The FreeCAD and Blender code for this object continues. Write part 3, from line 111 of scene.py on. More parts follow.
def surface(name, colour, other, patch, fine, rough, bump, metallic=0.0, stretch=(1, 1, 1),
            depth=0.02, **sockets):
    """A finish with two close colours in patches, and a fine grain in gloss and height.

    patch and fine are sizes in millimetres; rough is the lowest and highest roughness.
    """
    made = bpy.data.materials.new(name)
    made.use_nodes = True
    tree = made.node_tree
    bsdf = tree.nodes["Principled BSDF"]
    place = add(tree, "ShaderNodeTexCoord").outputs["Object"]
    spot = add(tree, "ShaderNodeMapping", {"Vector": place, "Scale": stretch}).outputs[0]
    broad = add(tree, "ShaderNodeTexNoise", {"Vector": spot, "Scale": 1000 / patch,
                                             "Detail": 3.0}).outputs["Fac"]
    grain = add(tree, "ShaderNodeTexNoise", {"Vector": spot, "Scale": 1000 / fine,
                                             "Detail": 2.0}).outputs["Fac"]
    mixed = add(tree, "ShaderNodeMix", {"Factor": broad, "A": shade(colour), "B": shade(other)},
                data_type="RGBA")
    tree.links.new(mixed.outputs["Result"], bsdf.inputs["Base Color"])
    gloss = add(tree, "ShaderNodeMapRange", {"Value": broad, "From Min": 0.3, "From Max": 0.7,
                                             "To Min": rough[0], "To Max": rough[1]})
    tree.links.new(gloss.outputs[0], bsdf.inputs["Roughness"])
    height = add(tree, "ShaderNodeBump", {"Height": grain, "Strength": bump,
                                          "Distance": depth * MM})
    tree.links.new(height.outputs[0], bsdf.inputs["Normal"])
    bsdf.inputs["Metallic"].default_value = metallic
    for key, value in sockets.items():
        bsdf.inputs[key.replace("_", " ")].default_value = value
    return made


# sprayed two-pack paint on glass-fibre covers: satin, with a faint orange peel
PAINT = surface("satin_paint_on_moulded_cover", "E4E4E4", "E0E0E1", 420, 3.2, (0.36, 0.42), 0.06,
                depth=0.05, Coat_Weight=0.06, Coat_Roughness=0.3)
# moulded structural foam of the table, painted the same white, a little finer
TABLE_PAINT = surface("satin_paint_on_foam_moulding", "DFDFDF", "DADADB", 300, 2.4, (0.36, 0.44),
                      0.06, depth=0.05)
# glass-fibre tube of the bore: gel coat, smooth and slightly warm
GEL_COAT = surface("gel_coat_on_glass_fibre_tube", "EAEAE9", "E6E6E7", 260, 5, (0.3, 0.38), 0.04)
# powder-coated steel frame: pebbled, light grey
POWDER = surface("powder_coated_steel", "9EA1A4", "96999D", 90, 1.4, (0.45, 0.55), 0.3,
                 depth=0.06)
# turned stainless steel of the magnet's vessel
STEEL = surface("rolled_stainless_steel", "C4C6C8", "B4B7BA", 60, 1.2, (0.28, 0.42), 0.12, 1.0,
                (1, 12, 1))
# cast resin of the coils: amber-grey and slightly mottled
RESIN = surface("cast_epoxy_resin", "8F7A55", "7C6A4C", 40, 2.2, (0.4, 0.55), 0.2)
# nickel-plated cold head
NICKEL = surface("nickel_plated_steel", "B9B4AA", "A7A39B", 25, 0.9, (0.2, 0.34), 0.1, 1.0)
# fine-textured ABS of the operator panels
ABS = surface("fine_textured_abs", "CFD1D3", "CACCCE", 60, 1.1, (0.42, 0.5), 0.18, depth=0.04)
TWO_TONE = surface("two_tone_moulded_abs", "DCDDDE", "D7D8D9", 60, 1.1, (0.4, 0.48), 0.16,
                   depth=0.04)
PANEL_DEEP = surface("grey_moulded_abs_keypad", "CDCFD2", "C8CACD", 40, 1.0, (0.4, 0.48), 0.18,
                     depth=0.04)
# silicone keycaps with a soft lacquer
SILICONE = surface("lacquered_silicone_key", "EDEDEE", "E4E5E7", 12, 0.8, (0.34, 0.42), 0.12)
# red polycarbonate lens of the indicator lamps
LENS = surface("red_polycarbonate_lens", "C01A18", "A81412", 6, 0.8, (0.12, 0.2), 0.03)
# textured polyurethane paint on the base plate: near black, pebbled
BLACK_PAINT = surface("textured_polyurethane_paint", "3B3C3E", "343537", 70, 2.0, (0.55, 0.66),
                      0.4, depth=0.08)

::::

*GOAL*:
Take the lines above from the first through the one containing "gloss and height." and reproduce them exactly; include nothing else.

*SOLUTION*:
The FreeCAD and Blender code for this object continues. Write part 3, from line 111 of scene.py on. More parts follow.
def surface(name, colour, other, patch, fine, rough, bump, metallic=0.0, stretch=(1, 1, 1),
            depth=0.02, **sockets):
    """A finish with two close colours in patches, and a fine grain in gloss and height.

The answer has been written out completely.